--- begin ---

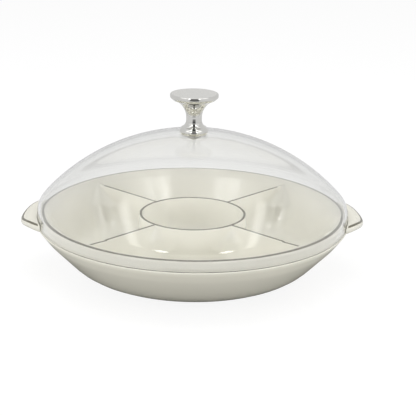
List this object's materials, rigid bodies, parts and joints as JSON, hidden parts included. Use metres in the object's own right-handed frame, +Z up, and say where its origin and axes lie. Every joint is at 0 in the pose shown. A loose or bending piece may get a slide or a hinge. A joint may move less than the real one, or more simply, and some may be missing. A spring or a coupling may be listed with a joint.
{
  "type": "covered serving tray",
  "caption": "Round divided porcelain serving dish with two lug handles and a clear dome cover lifted by a turned metal knob.",
  "frame": {"origin": "centre of the dish's foot, on the surface it stands on", "axes": "+X along the line through the two handles, +Y towards the back of the dish, +Z up through the knob"},
  "size_m": [0.3, 0.271, 0.16],
  "materials": {
    "glazed_porcelain": "warm white gloss glaze with thin painted silver lines on the rim, the walls and the handles",
    "clear_acrylic": "clear, polished",
    "polished_metal": "mirror polish",
    "plated_screw": "bright plated",
    "washer_plastic": "translucent, smooth"
  },
  "bodies": {
    "root": {"dish": "glazed_porcelain", "dome_cover": "clear_acrylic", "knob": "polished_metal", "knob_screw": "plated_screw", "screw_washer": "washer_plastic"}
  },
  "joints": []
}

--- end ---

What is required: Extract the listing in its entirety and repeat it exactly.

The completed task:
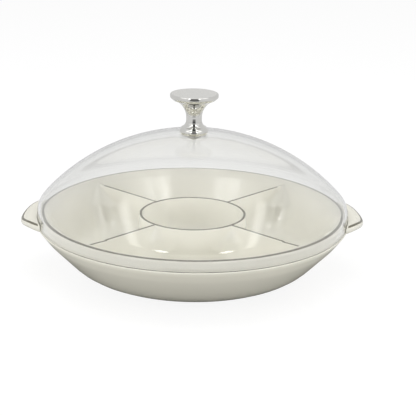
List this object's materials, rigid bodies, parts and joints as JSON, hidden parts included. Use metres in the object's own right-handed frame, +Z up, and say where its origin and axes lie. Every joint is at 0 in the pose shown. A loose or bending piece may get a slide or a hinge. A joint may move less than the real one, or more simply, and some may be missing. A spring or a coupling may be listed with a joint.
{
  "type": "covered serving tray",
  "caption": "Round divided porcelain serving dish with two lug handles and a clear dome cover lifted by a turned metal knob.",
  "frame": {"origin": "centre of the dish's foot, on the surface it stands on", "axes": "+X along the line through the two handles, +Y towards the back of the dish, +Z up through the knob"},
  "size_m": [0.3, 0.271, 0.16],
  "materials": {
    "glazed_porcelain": "warm white gloss glaze with thin painted silver lines on the rim, the walls and the handles",
    "clear_acrylic": "clear, polished",
    "polished_metal": "mirror polish",
    "plated_screw": "bright plated",
    "washer_plastic": "translucent, smooth"
  },
  "bodies": {
    "root": {"dish": "glazed_porcelain", "dome_cover": "clear_acrylic", "knob": "polished_metal", "knob_screw": "plated_screw", "screw_washer": "washer_plastic"}
  },
  "joints": []
}